The buyer mistake: using KBB as a single number
Most people search the vehicle, see one value, and stop there. That is the fastest way to miss the real advantage. The smarter move is to use KBB as a set of pricing inputs: current retail expectation, trade-in range, local pricing, and repair cost expectations. This is where tools like KBB.com become a workflow instead of a calculator.
How to think like an informed buyer
Instead of asking, “What is the car worth?” ask three questions: what should I pay, what is my trade worth, and what will ownership likely cost in the first year? That framing helps you separate purchase price from total cost. It also makes the rest of the KBB features far more powerful, because each one answers a different part of the transaction.
2) KBB Price Advisor: The Feature That Tells You What Others Actually Paid
What Price Advisor is really doing
KBB Price Advisor shows what shoppers in your area have paid for a similar new or used car. That is more useful than a generic average because it reflects local demand, trim popularity, and market conditions. If you are comparing listings across zip codes, this is where a local lens matters; you can sharpen your search with geographic pricing logic rather than relying on national averages that may be meaningless in your market.

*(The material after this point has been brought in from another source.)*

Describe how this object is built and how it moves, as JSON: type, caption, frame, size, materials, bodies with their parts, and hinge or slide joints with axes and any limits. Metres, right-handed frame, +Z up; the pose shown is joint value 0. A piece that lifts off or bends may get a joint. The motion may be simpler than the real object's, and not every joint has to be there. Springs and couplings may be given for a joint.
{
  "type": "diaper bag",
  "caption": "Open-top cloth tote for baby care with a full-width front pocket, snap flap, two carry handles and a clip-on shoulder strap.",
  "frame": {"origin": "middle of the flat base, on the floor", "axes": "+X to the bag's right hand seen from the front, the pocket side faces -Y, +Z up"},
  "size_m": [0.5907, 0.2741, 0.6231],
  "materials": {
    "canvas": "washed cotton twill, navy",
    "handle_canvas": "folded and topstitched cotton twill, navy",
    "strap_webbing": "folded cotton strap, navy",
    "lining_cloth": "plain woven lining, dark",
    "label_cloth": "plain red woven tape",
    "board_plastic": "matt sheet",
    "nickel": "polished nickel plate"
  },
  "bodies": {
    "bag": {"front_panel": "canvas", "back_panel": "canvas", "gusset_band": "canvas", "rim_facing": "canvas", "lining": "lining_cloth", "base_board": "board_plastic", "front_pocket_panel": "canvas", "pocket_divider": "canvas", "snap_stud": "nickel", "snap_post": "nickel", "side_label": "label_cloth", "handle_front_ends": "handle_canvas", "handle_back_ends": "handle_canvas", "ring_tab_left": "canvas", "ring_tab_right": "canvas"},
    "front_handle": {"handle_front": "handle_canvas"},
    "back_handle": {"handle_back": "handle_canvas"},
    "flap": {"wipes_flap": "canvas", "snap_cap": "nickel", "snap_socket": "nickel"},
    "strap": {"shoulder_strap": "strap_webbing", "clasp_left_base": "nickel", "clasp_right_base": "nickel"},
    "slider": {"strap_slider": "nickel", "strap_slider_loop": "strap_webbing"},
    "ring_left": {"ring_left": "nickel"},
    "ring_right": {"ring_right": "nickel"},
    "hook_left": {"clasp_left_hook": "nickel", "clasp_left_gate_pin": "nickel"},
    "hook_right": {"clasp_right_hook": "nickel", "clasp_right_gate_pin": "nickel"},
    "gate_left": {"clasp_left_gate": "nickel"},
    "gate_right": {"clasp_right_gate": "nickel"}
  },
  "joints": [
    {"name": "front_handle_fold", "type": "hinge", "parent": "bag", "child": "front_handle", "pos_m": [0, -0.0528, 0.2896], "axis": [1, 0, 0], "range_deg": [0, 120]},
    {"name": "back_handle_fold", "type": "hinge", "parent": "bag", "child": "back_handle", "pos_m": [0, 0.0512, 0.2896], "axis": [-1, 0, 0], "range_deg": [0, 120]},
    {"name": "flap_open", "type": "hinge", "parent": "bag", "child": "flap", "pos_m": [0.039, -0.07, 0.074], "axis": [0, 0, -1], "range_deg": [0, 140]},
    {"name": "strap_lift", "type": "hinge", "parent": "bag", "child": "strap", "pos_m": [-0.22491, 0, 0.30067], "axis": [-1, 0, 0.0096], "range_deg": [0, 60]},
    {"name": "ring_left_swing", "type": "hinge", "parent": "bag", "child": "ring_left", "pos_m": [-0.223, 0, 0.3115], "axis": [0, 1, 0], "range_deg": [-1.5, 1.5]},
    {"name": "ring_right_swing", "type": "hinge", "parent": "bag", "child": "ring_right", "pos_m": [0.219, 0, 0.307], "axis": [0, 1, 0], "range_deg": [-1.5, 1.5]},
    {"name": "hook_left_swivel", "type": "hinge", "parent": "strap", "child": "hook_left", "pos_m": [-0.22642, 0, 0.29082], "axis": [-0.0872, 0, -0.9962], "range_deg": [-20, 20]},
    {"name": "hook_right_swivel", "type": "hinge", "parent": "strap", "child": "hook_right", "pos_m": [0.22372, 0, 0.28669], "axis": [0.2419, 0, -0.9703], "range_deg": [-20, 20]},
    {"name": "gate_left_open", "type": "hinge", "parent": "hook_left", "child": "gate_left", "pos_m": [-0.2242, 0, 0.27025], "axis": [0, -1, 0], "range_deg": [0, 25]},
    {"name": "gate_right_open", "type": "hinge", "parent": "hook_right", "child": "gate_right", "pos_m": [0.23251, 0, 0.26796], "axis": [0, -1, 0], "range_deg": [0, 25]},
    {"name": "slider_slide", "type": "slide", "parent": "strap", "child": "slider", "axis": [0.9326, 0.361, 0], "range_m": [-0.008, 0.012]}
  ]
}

How to use it step by step
Start by selecting the exact year, make, model, trim, and drivetrain. Then adjust for options only if they materially affect value, such as a premium package, AWD, or a major tech upgrade. Next, compare the Price Advisor figure with nearby listings and dealer offers. If the average transaction price is lower than the sticker you are seeing, you now have a concrete basis for negotiation.
Negotiation script for Price Advisor
Use this script when a seller claims their asking price is “already below market”: “I reviewed the local transaction data through KBB Price Advisor, and similar vehicles in my area are closing lower than this listing. If you can move the price closer to that range, I’m ready to move quickly today.” The key is to be calm, specific, and ready to act. If the seller pushes back, ask what justifies the premium: mileage, condition, equipment, certification, or added dealer services.

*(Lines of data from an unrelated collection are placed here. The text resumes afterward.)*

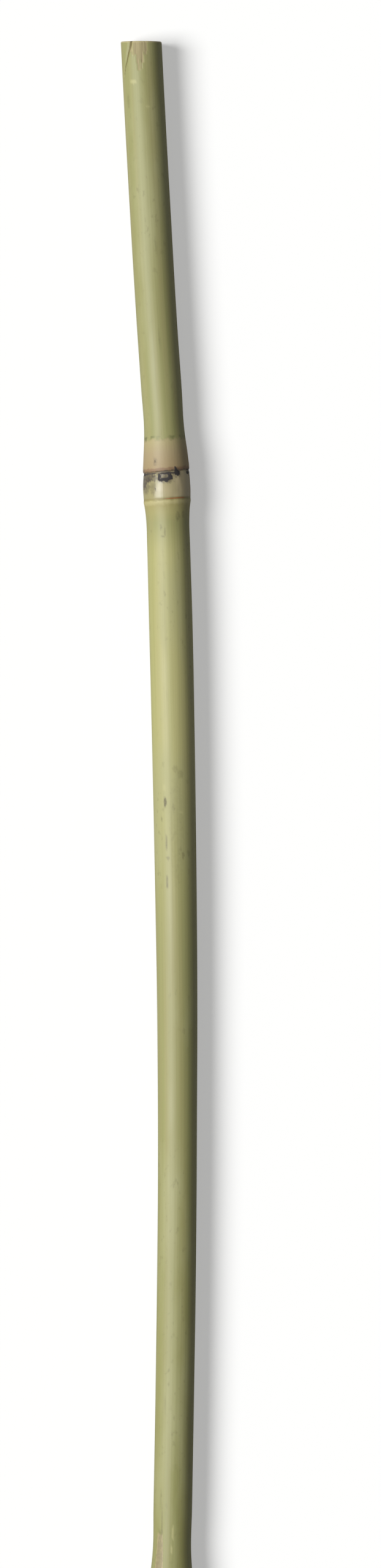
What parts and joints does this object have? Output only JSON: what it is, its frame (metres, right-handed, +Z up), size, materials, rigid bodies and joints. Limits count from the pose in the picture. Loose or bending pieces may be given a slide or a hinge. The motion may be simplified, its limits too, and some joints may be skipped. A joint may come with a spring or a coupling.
{
  "type": "bamboo cane",
  "caption": "Slim green bamboo cane, sawn square at both ends, with swollen nodes and a gentle bow, lying flat.",
  "frame": {"origin": "on the surface the cane lies on, under the middle of its bounding box", "axes": "+Z up; +Y along the cane towards its butt cut, the culm's growth runs towards -Y; +X across it, towards the outside of its bow"},
  "size_m": [0.0224, 0.9, 0.0139],
  "materials": {
    "bamboo": "natural green rind with a thin wax bloom, satin"
  },
  "bodies": {
    "root": {"cane": "bamboo"}
  },
  "joints": []
}
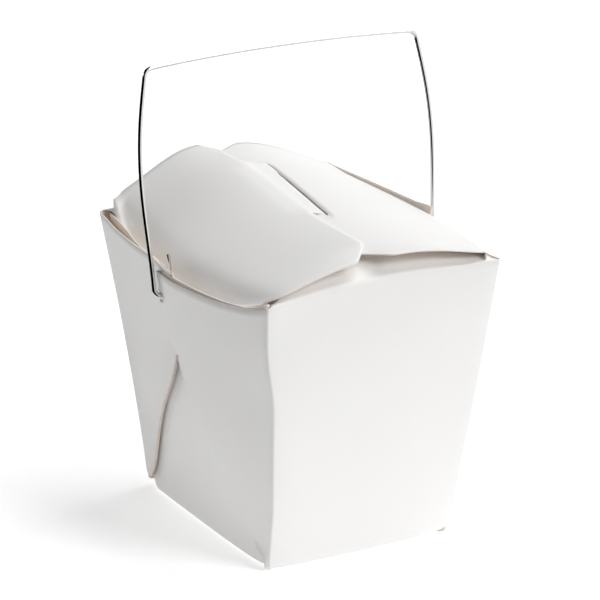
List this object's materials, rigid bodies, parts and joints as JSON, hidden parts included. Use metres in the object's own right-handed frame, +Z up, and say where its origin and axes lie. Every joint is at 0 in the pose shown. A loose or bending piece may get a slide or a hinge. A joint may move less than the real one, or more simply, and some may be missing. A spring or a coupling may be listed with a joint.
{
  "type": "noodle takeaway box",
  "caption": "Folded white paperboard food pail with tapered walls, a tucked flap lid held shut by a tab, and a swinging wire bail handle for carrying.",
  "frame": {"origin": "centre of the foot, on the surface it stands on", "axes": "+Z up; the bail swings on an axis along X, -Y is the front wall and -X the wire side whose front web lies on top"},
  "size_m": [0.1222, 0.1196, 0.1738],
  "materials": {
    "board": "white coated board, soft satin",
    "wire": "bright galvanised steel wire"
  },
  "bodies": {
    "carton": {"carton": "board"},
    "bail": {"bail": "wire"}
  },
  "joints": [
    {"name": "bail_swing", "type": "hinge", "parent": "carton", "child": "bail", "pos_m": [0, 0, 0.0923], "axis": [1, 0, 0], "range_deg": [-130, 147]}
  ]
}
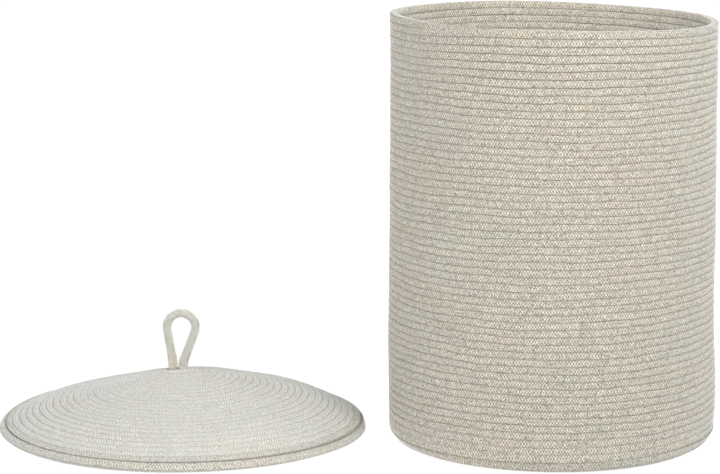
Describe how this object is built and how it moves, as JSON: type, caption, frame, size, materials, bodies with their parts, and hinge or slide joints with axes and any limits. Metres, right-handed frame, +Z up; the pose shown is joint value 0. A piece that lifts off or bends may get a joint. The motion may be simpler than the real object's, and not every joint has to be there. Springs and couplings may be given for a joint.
{
  "type": "laundry hamper with lid",
  "caption": "Tall round laundry hamper coiled from braided cotton rope, with a loose shallow domed lid that has a rope loop handle.",
  "frame": {"origin": "centre of the hamper's flat underside, on the floor it stands on", "axes": "+Z up along the hamper's axis; -X towards the lid, which lies on the floor beside the hamper"},
  "size_m": [0.8425, 0.438, 0.5],
  "materials": {
    "hamper_rope": "braided cotton, matt",
    "lid_rope": "braided cotton, matt",
    "loop_rope": "braided cotton, matt",
    "thread": "twisted cotton thread, matt",
    "filler": "loose cotton filler, matt"
  },
  "bodies": {
    "hamper": {"rim_coil": "hamper_rope", "wall_coil_1": "hamper_rope", "wall_coil_2": "hamper_rope", "wall_coil_3": "hamper_rope", "wall_coil_4": "hamper_rope", "base_edge_coil": "hamper_rope", "base_coil": "hamper_rope", "hamper_needle_thread": "thread", "hamper_bobbin_thread": "thread"},
    "lid": {"lid_lip_coil": "lid_rope", "lid_skirt_coil": "lid_rope", "lid_crown_coil_1": "lid_rope", "lid_crown_coil_2": "lid_rope", "lid_crown_coil_3": "lid_rope", "lid_needle_thread": "thread", "lid_bobbin_thread": "thread", "lid_eye_turn": "lid_rope", "loop_tails": "loop_rope", "tail_tack_thread": "thread"},
    "loop": {"loop_cover": "loop_rope", "loop_core": "filler"}
  },
  "joints": [
    {"name": "lid_lift", "type": "slide", "parent": "hamper", "child": "lid", "axis": [0, 0, 1], "range_m": [0, 0.6]},
    {"name": "loop_tilt", "type": "hinge", "parent": "lid", "child": "loop", "pos_m": [-0.443, 0.03, 0.08375], "axis": [1, 0, 0], "range_deg": [-85, 85], "stiffness_Nm_per_rad": 0.03}
  ]
}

3) Fair Purchase Price: The Number That Keeps You from Overpaying
Why buyers should target the fair purchase price, not the first quote
The fair purchase price is the target many shoppers should anchor to because it reflects what buyers are actually paying, not what a dealership hopes to get. It is particularly useful when you are comparing multiple dealer quotes or considering a short list of used vehicles. Think of it as your negotiation ceiling for a strong deal and your sanity check when a salesperson tries to steer you toward payment-only language.
How to use it against common dealer tactics
When a dealer focuses on monthly payment, the conversation can become slippery. A $40 monthly reduction can hide a longer term, higher APR, or more fees. Instead, bring the discussion back to the out-the-door number and say, “I’m comparing total purchase price, not just monthly payment. If we can align on a fair purchase price within the local KBB range, I can decide quickly.”

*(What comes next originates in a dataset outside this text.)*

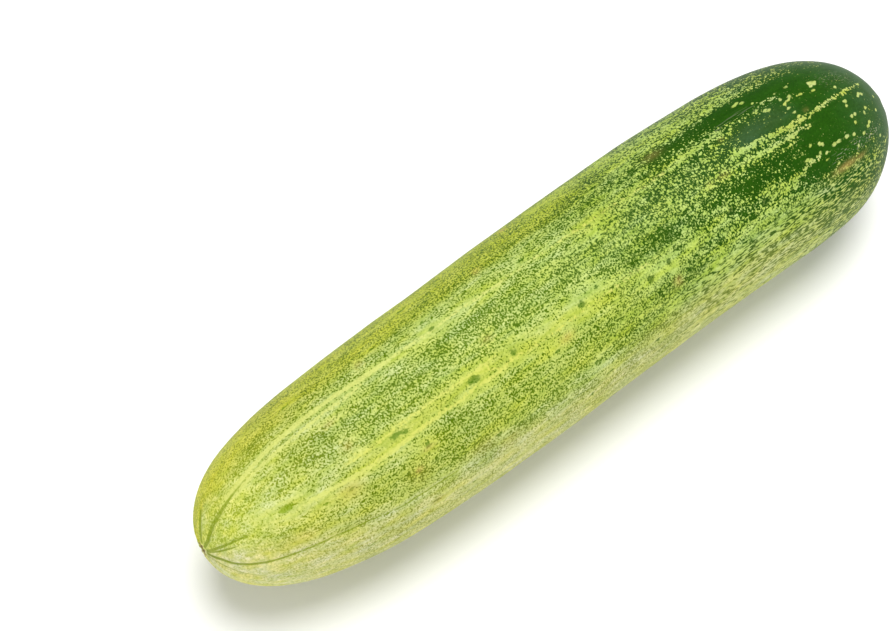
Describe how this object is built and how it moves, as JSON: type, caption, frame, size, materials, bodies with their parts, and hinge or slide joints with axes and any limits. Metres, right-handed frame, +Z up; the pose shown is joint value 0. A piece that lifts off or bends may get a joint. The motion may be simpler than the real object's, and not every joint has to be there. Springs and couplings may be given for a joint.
{
  "type": "cucumber",
  "caption": "Thick field cucumber, picked and lying on its side: a blunt cylinder with a tapered blossom end, a rounded stem end and a gentle S bend.",
  "frame": {"origin": "on the surface the fruit lies on, under the middle of its bounding box", "axes": "+X along the fruit towards the stem end, -X towards the blossom end; +Y to one side; +Z up"},
  "size_m": [0.2344, 0.0592, 0.0551],
  "materials": {
    "cucumber_skin": "waxy satin cucumber skin, speckled yellow-green over green, dark green at the stem end and pale underneath"
  },
  "bodies": {
    "root": {"cucumber": "cucumber_skin"}
  },
  "joints": []
}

Pairing fair purchase price with competing offers
Use at least two quotes, ideally three, and compare them against KBB’s local range. If one dealer is under the fair purchase price but piles on accessories, document the add-ons and ask for a line-item breakdown. This tactic is especially effective when you are buying a model with strong local demand and limited supply, because even a small price gap can translate to thousands once fees and financing are included.
4) Instant Cash Offer: The Trade-In Tool Many Buyers Underuse
Why the Instant Cash Offer changes the negotiation
The Instant Cash Offer can function as a live bargaining chip because it gives you a written, dealer-backed value for your trade. That matters because trade-in value is often the biggest hidden variable in a purchase deal. KBB notes that the offer can be used to buy another car or walked away with as a check, which gives you leverage even before you step into a dealership.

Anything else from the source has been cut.